For Oakeshott, the current parliamentary system is an opportunity rather than a threat – he’s ‘a glass half-full kind of guy’. Rejecting the language of ‘hung parliaments’, he instead believes that the current constitutional situation allows for balanced governments formed from across party lines. He has stated that he’s not interested in a government formed by ‘Red Team plus plus plus’ or ‘Blue team plus plus plus’ and has suggested a better alternative would be for the people to be sent to the polls – a big statement for an MP who couldn’t hope to have the same level of power after such an election. It’s stability – rather than a pivotal role for himself – that will determine who he will support, if anyone.
The key is for all members of parliament to look beyond ‘political party democracy’ towards a parliamentary democracy in which they act as local members. In this sense, Oakeshott argues that the current fluid situation is one which will be decided not by a handful of independent MPs but by all 150.
The key here is that Parliament needs to become more politically powerful, vis-a-vis the Cabinet executive. Deriding a governmental system in which polls, vested interests, and increasingly smaller sections of the ruling political party determine the agenda, Oakeshott is pushing for local MP’s and parliamentary committees to have more resources and to have a better role in putting forward policy suggestions. Question time would be reformed to move away from the increasingly juvenile and confrontational situation where the Government attempts to harangue an Opposition intent on launching political attacks, while both sides try to score the key quote for that evening’s nightly news.
Oakeshott acknowledges the role of conflict within political debate and has no idealistic views that policy can be determined completely through consensus. However Oakeshott wants this conflict to be moved back onto the floor of parliament. Hoping for more conscience votes he argues that it’s the majority view of the parliament that should matter rather than the majority view of the governing party. Allowing the opinions of all MPs to flourish in a robust debate within parliament would allow the political system to regain some of the respect it has increasingly lost within the electorate.
It’s clear that Oakeshott is taking a lead from the American political system, in which members of Congress have some leeway to vote against their party interests if their conscience, or the interests of their electorate, demands a more independent voice. But the weakness in the comparison is that the American has an executive which sits separate from the legislative body. Under the current Australian system, the Government has to maintain the confidence of the house, and any Government which introduces a bill which fails to achieve a majority within the House of Representatives is a Government which is flirting with instant dismissal. To expect Government MPs to choose an independent stand on a specific bill over the survival of the Government probably goes beyond reasonable hopes. Oakeshott has admirable goals for the parliament but to hope this level of reform can occur immediately and at the behest of one independent might be a bridge too far.
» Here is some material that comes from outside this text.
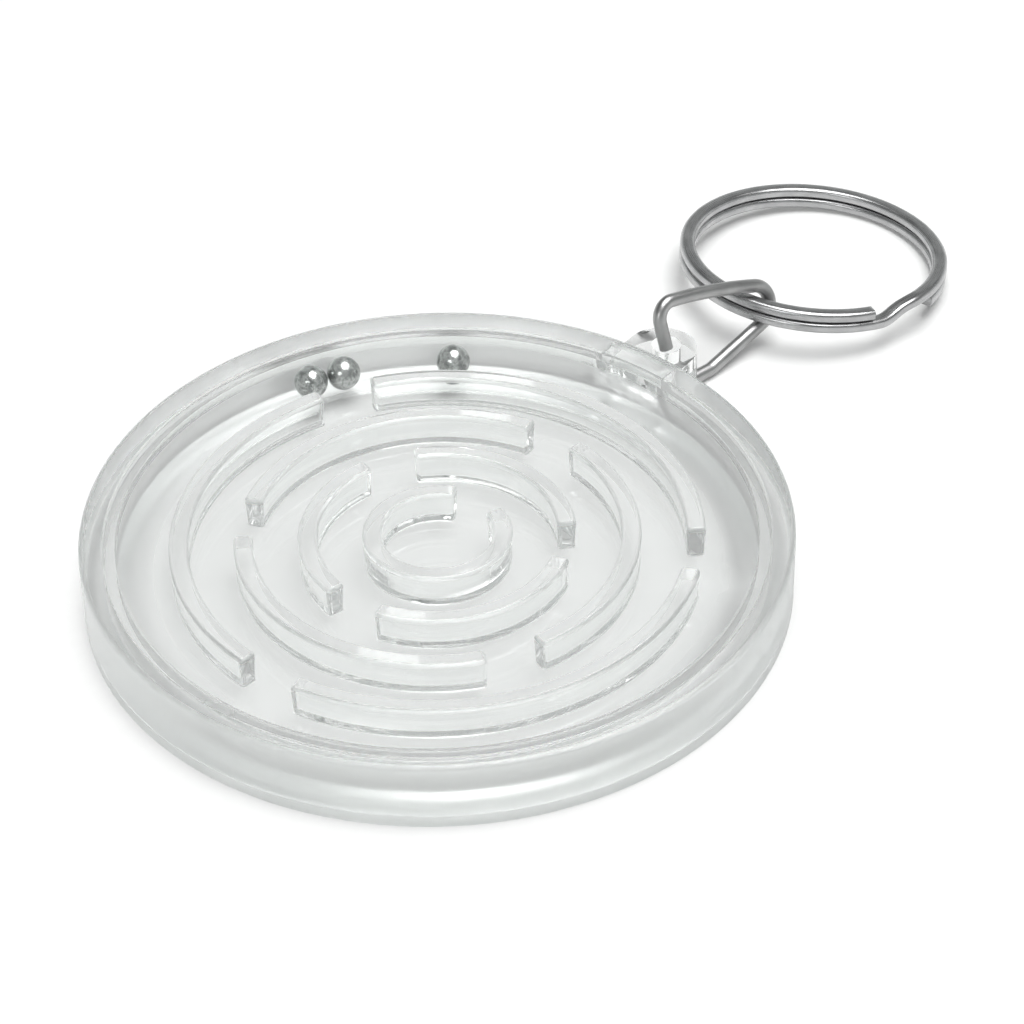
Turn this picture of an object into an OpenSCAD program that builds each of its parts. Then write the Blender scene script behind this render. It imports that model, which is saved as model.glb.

Many of Oakeshott’s policy positions are driven from his belief that Australian politics would be best served from respecting the role of independent reports and parliamentary committees. On climate change, he argues that we need to return to where the Garnaut Report process went off the rails. An acceptance of the scientific research which found that climate change had human origins led to a plan being put forward by eminent economist Ross Garnaut. But for Oakeshott, the successive concessions and backdowns made by the Rudd Government on the ETS was where the debate went wrong. The current situation offers the chance of a ‘do over’ – for the new Government to go back to the original report and take on a lot of its recommendations.
The believe that ‘we ended up with mush’ once policy positions entered the political process is a common theme espoused by Oakeshott. He bemoans the process which saw a detailed tax review, involving eminent economists and business figures such as Ken Henry and Heather Ridout, produce little more than a fight with the mining industry on a concept which they originally supported. He’d like to see the parliament as a whole go back to the original review and look through all of it’s recommendations.
On broadband, Oakeshott doesn’t believe the Government and Opposition’s plans limit his options to an ‘either/or’ choice. Citing his own electorate around Port Macquarie, he states that broadband is of crucial importance but that the ‘pick and mix’ approach adopted by the Opposition has benefits in the hilly areas around Port Macquarie. While hoping for a ‘consensus model’, when pushed he prefers the Government’s model. However, it doesn’t sound like a deal breaker. Oakeshott has stated ‘very loudly’ that offshore processing is both a waste of money and poor policy, as Oakeshott suggests there would be many rural communities which would be happy to host humane processing facilities. The key is to ‘put fear in the back pocket.’
Oakeshott seems an unlikely parliamentary reformer – the ex-National Party MP from the seachange town on NSW’s north coast. The stereotype would suggest an independent rural MP with this kind of power would focus heavily on ensuring his electorate is looked after. But he’s aiming his one shot at real political power on reforms which could alter the way politics works in Australia irrevocably.